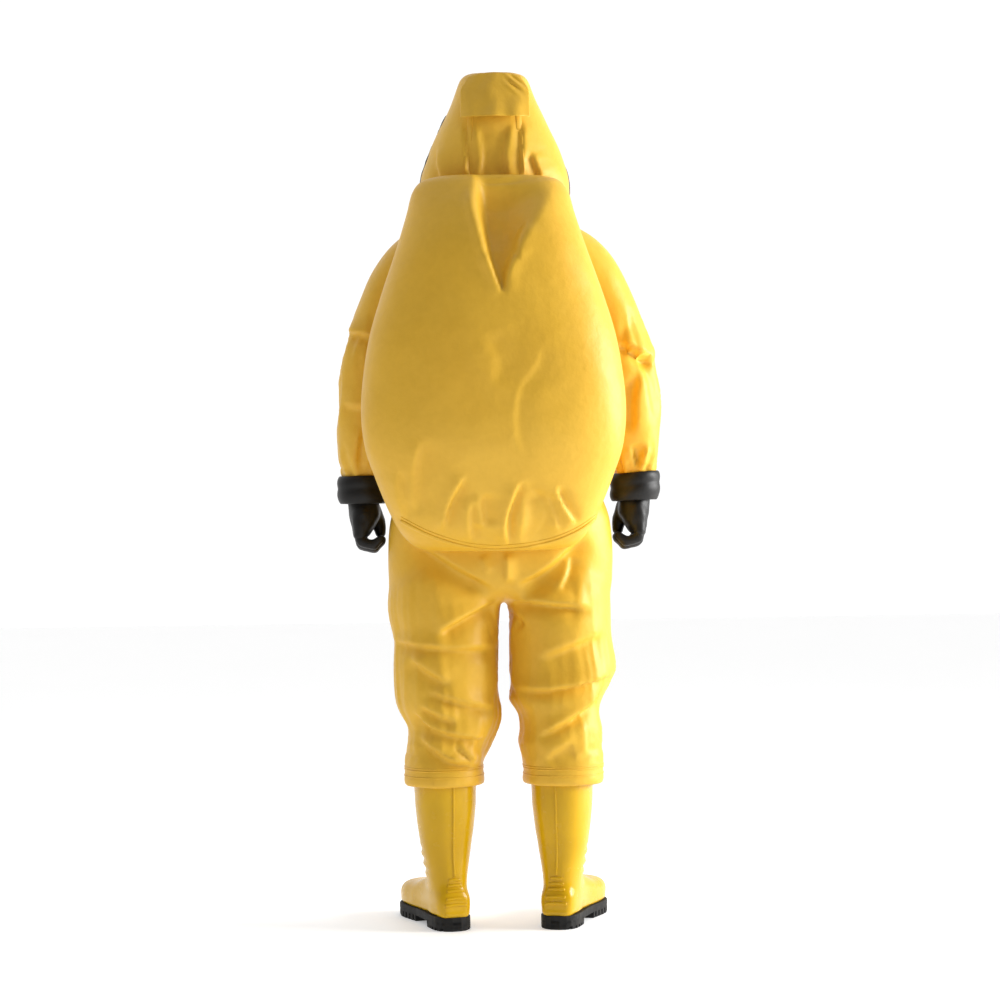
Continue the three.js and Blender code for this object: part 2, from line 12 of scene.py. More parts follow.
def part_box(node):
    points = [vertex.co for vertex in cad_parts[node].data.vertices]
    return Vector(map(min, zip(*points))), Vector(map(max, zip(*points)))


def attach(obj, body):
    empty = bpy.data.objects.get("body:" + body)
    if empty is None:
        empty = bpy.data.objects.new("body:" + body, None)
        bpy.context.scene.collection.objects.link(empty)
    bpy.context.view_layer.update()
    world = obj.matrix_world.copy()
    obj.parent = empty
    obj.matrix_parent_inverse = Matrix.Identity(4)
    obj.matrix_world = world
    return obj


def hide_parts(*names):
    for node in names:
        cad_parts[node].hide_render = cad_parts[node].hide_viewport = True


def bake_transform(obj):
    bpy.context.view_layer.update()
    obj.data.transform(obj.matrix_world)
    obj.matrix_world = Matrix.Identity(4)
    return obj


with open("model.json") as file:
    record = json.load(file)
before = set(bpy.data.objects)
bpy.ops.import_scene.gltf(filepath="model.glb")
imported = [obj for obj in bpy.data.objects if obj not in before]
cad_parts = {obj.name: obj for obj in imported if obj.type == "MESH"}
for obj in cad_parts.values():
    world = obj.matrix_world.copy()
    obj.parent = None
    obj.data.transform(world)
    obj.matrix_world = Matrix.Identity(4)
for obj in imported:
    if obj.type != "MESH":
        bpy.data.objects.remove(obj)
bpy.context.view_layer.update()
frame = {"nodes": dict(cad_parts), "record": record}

WEARER_Y = -0.06545  # the wearer's side-to-side plane, which every outline below is measured from
GARMENT_VOXEL = 0.0062
DRAPE_VOXEL = 0.0125
WRINKLE_GAIN = 1.5  # the settled wrinkles are strengthened by this
WRINKLE_LIMIT = 0.016  # and move no point further than this
LEG_WRINKLE_SHARE = 0.35  # the legs keep less of them than the sleeves
ARMPIT_Z = 1.353  # sleeves hang free of the trunk below this height
CROTCH_Z = 0.738  # legs hang free of each other below this height
NECK_Z = (1.520, 1.578)  # the neck's cloth, between the trunk and the hood
SLEEVE_CUT_Z = 1.242  # between the shoulder's piece and the elbow's piece
LEG_CUT_Z = 0.572  # between the hip's piece and the knee's piece
LEG_GAP_X = -0.005  # the middle of the gap between the legs
LEG_GAP_HALF = 0.007
BACK = 1
FRONT = -1
SIDES = {"left": 1, "right": -1}
CAMERA_ROLL = math.radians(-0.8)
CAMERA_AIM = Vector((0.000, 0, 0.942))
CAMERA_OFFSET = Vector((0.120, 5.499, 0))


# ---- Camera --------------------------------------------------------------------------------------------
def make_camera():
    """A camera at the suit's back, a little to one side and rolled a little."""
    data = bpy.data.cameras.new("camera")
    data.lens = 90
    camera = bpy.data.objects.new("camera", data)
    bpy.context.scene.collection.objects.link(camera)
    camera.location = CAMERA_AIM + CAMERA_OFFSET
    turn = (CAMERA_AIM - camera.location).to_track_quat("-Z", "Y")
    roll = Matrix.Rotation(CAMERA_ROLL, 3, "Z")
    camera.rotation_euler = (turn.to_matrix() @ roll).to_euler()
    bpy.context.scene.camera = camera


make_camera()


# ---- Mesh tools ----------------------------------------------------------------------------------------
def new_object(name, verts, faces):
    mesh = bpy.data.meshes.new(name)
    mesh.from_pydata(np.asarray(verts, float).tolist(), [], faces)
    mesh.update()
    mesh.shade_smooth()
    thing = bpy.data.objects.new(name, mesh)
    bpy.context.scene.collection.objects.link(thing)
    return thing


def applied(thing):
    graph = bpy.context.evaluated_depsgraph_get()
    mesh = bpy.data.meshes.new_from_object(thing.evaluated_get(graph))
    old = thing.data
    thing.modifiers.clear()
    thing.data = mesh
    bpy.data.meshes.remove(old)
    return thing


def remeshed(thing, voxel):
    change = thing.modifiers.new("remesh", "REMESH")
    change.mode = "VOXEL"
    change.voxel_size = voxel
    change.use_smooth_shade = True
    return applied(thing)


def places_of(mesh, what="co"):
    flat = np.empty(len(mesh.vertices) * 3)
    mesh.vertices.foreach_get(what, flat)
    return flat.reshape(-1, 3)


def set_places(mesh, places):
    mesh.vertices.foreach_set("co", places.ravel())
    mesh.update()


def edges_of(mesh):
    flat = np.empty(len(mesh.edges) * 2, int)
    mesh.edges.foreach_get("vertices", flat)
    return flat.reshape(-1, 2)


def faces_of(mesh):
    return [tuple(face.vertices) for face in mesh.polygons]


def relaxed(places, edges, share, rounds):
    """Each point moves towards the middle of its neighbours by its share, a few times over."""
    ends = np.concatenate([edges[:, 0], edges[:, 1]])
    others = np.concatenate([edges[:, 1], edges[:, 0]])
    count = np.maximum(np.bincount(ends, minlength=len(places)), 1)
    for _ in range(rounds):
        middle = [np.bincount(ends, places[others, axis], len(places)) / count for axis in range(3)]
        places = places + (np.stack(middle, 1) - places) * share[:, None]
    return places


def smoothstep(low, high, value):
    t = np.clip((value - low) / (high - low), 0, 1)
    return t * t * (3 - 2 * t)


def through(points, per):
    """Points of one smooth curve through all the given points."""
    points = np.array(points, float)
    before = np.vstack([points[:1], points[:-2]])
    after = np.vstack([points[2:], points[-1:]])
    curve = []
    for a, b, c, d in zip(before, points[:-1], points[1:], after):
        for t in np.arange(per) / per:
            bend = (2 * a - 5 * b + 4 * c - d) * t**2 + (3 * b - a - 3 * c + d) * t**3
            curve.append(0.5 * (2 * b + (c - a) * t + bend))
    curve.append(points[-1])
    return np.array(curve)


def level(z, wide, front, back, y=0.0, square=2.3):
    """A horizontal outline: half width, and depths to the front and back of the plane at y."""
    return (0.0, y + WEARER_Y, z, wide, front, back, square, 0.0)


def limb(x, y, z, wide, deep, lean=0.0, square=2.2):
    """An outline round a sleeve or leg; a lean in degrees lifts its +X side."""
    return (x, y + WEARER_Y, z, wide, deep, deep, square, lean)


def loft(stations, around=72, per=6):
    """A closed shell through outlines, as points and faces."""
    rows = through(stations, per)
    angle = np.linspace(0, 2 * math.pi, around, endpoint=False)
    c, s = np.cos(angle), np.sin(angle)
    points = []
    for x, y, z, wide, front, back, square, lean in rows:
        u = wide * np.sign(c) * abs(c) ** (2 / square)
        v = np.where(s < 0, front, back) * np.sign(s) * abs(s) ** (2 / square)
        tilt = math.radians(lean)
        points.append(np.stack([x + u * math.cos(tilt), y + v, z + u * math.sin(tilt)], 1))
    points = np.concatenate([*points, rows[:1, :3], rows[-1:, :3]])
    faces = []
    last = (len(rows) - 1) * around
    for i in range(around):
        j = (i + 1) % around
        for k in range(0, last, around):
            faces.append((k + i, k + j, k + around + j, k + around + i))
        faces.append((last + around, j, i))
        faces.append((last + around + 1, last + i, last + j))
    return points, faces


def mirrored(stations):
    return [(-x, y, z, wide, front, back, square, -lean)
            for x, y, z, wide, front, back, square, lean in stations]


def together(shells):
    """Several shells as one list of points and faces."""
    points, faces, start = [], [], 0
    for shell_points, shell_faces in shells:
        points.append(shell_points)
        faces += [tuple(start + i for i in face) for face in shell_faces]
        start += len(shell_points)
    return np.concatenate(points), faces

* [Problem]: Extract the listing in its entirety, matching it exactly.

* [Final answer]:
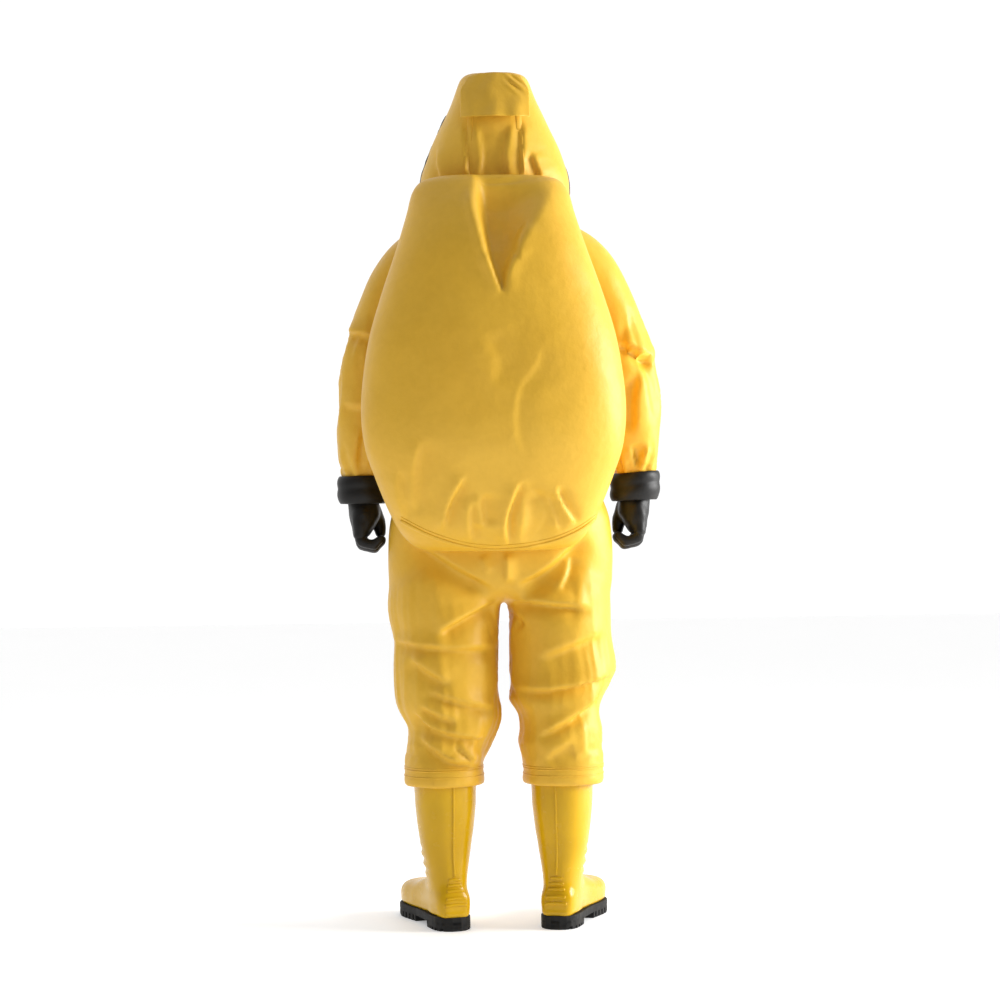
Continue the three.js and Blender code for this object: part 2, from line 12 of scene.py. More parts follow.
def part_box(node):
    points = [vertex.co for vertex in cad_parts[node].data.vertices]
    return Vector(map(min, zip(*points))), Vector(map(max, zip(*points)))


def attach(obj, body):
    empty = bpy.data.objects.get("body:" + body)
    if empty is None:
        empty = bpy.data.objects.new("body:" + body, None)
        bpy.context.scene.collection.objects.link(empty)
    bpy.context.view_layer.update()
    world = obj.matrix_world.copy()
    obj.parent = empty
    obj.matrix_parent_inverse = Matrix.Identity(4)
    obj.matrix_world = world
    return obj


def hide_parts(*names):
    for node in names:
        cad_parts[node].hide_render = cad_parts[node].hide_viewport = True


def bake_transform(obj):
    bpy.context.view_layer.update()
    obj.data.transform(obj.matrix_world)
    obj.matrix_world = Matrix.Identity(4)
    return obj


with open("model.json") as file:
    record = json.load(file)
before = set(bpy.data.objects)
bpy.ops.import_scene.gltf(filepath="model.glb")
imported = [obj for obj in bpy.data.objects if obj not in before]
cad_parts = {obj.name: obj for obj in imported if obj.type == "MESH"}
for obj in cad_parts.values():
    world = obj.matrix_world.copy()
    obj.parent = None
    obj.data.transform(world)
    obj.matrix_world = Matrix.Identity(4)
for obj in imported:
    if obj.type != "MESH":
        bpy.data.objects.remove(obj)
bpy.context.view_layer.update()
frame = {"nodes": dict(cad_parts), "record": record}

WEARER_Y = -0.06545  # the wearer's side-to-side plane, which every outline below is measured from
GARMENT_VOXEL = 0.0062
DRAPE_VOXEL = 0.0125
WRINKLE_GAIN = 1.5  # the settled wrinkles are strengthened by this
WRINKLE_LIMIT = 0.016  # and move no point further than this
LEG_WRINKLE_SHARE = 0.35  # the legs keep less of them than the sleeves
ARMPIT_Z = 1.353  # sleeves hang free of the trunk below this height
CROTCH_Z = 0.738  # legs hang free of each other below this height
NECK_Z = (1.520, 1.578)  # the neck's cloth, between the trunk and the hood
SLEEVE_CUT_Z = 1.242  # between the shoulder's piece and the elbow's piece
LEG_CUT_Z = 0.572  # between the hip's piece and the knee's piece
LEG_GAP_X = -0.005  # the middle of the gap between the legs
LEG_GAP_HALF = 0.007
BACK = 1
FRONT = -1
SIDES = {"left": 1, "right": -1}
CAMERA_ROLL = math.radians(-0.8)
CAMERA_AIM = Vector((0.000, 0, 0.942))
CAMERA_OFFSET = Vector((0.120, 5.499, 0))


# ---- Camera --------------------------------------------------------------------------------------------
def make_camera():
    """A camera at the suit's back, a little to one side and rolled a little."""
    data = bpy.data.cameras.new("camera")
    data.lens = 90
    camera = bpy.data.objects.new("camera", data)
    bpy.context.scene.collection.objects.link(camera)
    camera.location = CAMERA_AIM + CAMERA_OFFSET
    turn = (CAMERA_AIM - camera.location).to_track_quat("-Z", "Y")
    roll = Matrix.Rotation(CAMERA_ROLL, 3, "Z")
    camera.rotation_euler = (turn.to_matrix() @ roll).to_euler()
    bpy.context.scene.camera = camera


make_camera()


# ---- Mesh tools ----------------------------------------------------------------------------------------
def new_object(name, verts, faces):
    mesh = bpy.data.meshes.new(name)
    mesh.from_pydata(np.asarray(verts, float).tolist(), [], faces)
    mesh.update()
    mesh.shade_smooth()
    thing = bpy.data.objects.new(name, mesh)
    bpy.context.scene.collection.objects.link(thing)
    return thing


def applied(thing):
    graph = bpy.context.evaluated_depsgraph_get()
    mesh = bpy.data.meshes.new_from_object(thing.evaluated_get(graph))
    old = thing.data
    thing.modifiers.clear()
    thing.data = mesh
    bpy.data.meshes.remove(old)
    return thing


def remeshed(thing, voxel):
    change = thing.modifiers.new("remesh", "REMESH")
    change.mode = "VOXEL"
    change.voxel_size = voxel
    change.use_smooth_shade = True
    return applied(thing)


def places_of(mesh, what="co"):
    flat = np.empty(len(mesh.vertices) * 3)
    mesh.vertices.foreach_get(what, flat)
    return flat.reshape(-1, 3)


def set_places(mesh, places):
    mesh.vertices.foreach_set("co", places.ravel())
    mesh.update()


def edges_of(mesh):
    flat = np.empty(len(mesh.edges) * 2, int)
    mesh.edges.foreach_get("vertices", flat)
    return flat.reshape(-1, 2)


def faces_of(mesh):
    return [tuple(face.vertices) for face in mesh.polygons]


def relaxed(places, edges, share, rounds):
    """Each point moves towards the middle of its neighbours by its share, a few times over."""
    ends = np.concatenate([edges[:, 0], edges[:, 1]])
    others = np.concatenate([edges[:, 1], edges[:, 0]])
    count = np.maximum(np.bincount(ends, minlength=len(places)), 1)
    for _ in range(rounds):
        middle = [np.bincount(ends, places[others, axis], len(places)) / count for axis in range(3)]
        places = places + (np.stack(middle, 1) - places) * share[:, None]
    return places


def smoothstep(low, high, value):
    t = np.clip((value - low) / (high - low), 0, 1)
    return t * t * (3 - 2 * t)


def through(points, per):
    """Points of one smooth curve through all the given points."""
    points = np.array(points, float)
    before = np.vstack([points[:1], points[:-2]])
    after = np.vstack([points[2:], points[-1:]])
    curve = []
    for a, b, c, d in zip(before, points[:-1], points[1:], after):
        for t in np.arange(per) / per:
            bend = (2 * a - 5 * b + 4 * c - d) * t**2 + (3 * b - a - 3 * c + d) * t**3
            curve.append(0.5 * (2 * b + (c - a) * t + bend))
    curve.append(points[-1])
    return np.array(curve)


def level(z, wide, front, back, y=0.0, square=2.3):
    """A horizontal outline: half width, and depths to the front and back of the plane at y."""
    return (0.0, y + WEARER_Y, z, wide, front, back, square, 0.0)


def limb(x, y, z, wide, deep, lean=0.0, square=2.2):
    """An outline round a sleeve or leg; a lean in degrees lifts its +X side."""
    return (x, y + WEARER_Y, z, wide, deep, deep, square, lean)


def loft(stations, around=72, per=6):
    """A closed shell through outlines, as points and faces."""
    rows = through(stations, per)
    angle = np.linspace(0, 2 * math.pi, around, endpoint=False)
    c, s = np.cos(angle), np.sin(angle)
    points = []
    for x, y, z, wide, front, back, square, lean in rows:
        u = wide * np.sign(c) * abs(c) ** (2 / square)
        v = np.where(s < 0, front, back) * np.sign(s) * abs(s) ** (2 / square)
        tilt = math.radians(lean)
        points.append(np.stack([x + u * math.cos(tilt), y + v, z + u * math.sin(tilt)], 1))
    points = np.concatenate([*points, rows[:1, :3], rows[-1:, :3]])
    faces = []
    last = (len(rows) - 1) * around
    for i in range(around):
        j = (i + 1) % around
        for k in range(0, last, around):
            faces.append((k + i, k + j, k + around + j, k + around + i))
        faces.append((last + around, j, i))
        faces.append((last + around + 1, last + i, last + j))
    return points, faces


def mirrored(stations):
    return [(-x, y, z, wide, front, back, square, -lean)
            for x, y, z, wide, front, back, square, lean in stations]


def together(shells):
    """Several shells as one list of points and faces."""
    points, faces, start = [], [], 0
    for shell_points, shell_faces in shells:
        points.append(shell_points)
        faces += [tuple(start + i for i in face) for face in shell_faces]
        start += len(shell_points)
    return np.concatenate(points), faces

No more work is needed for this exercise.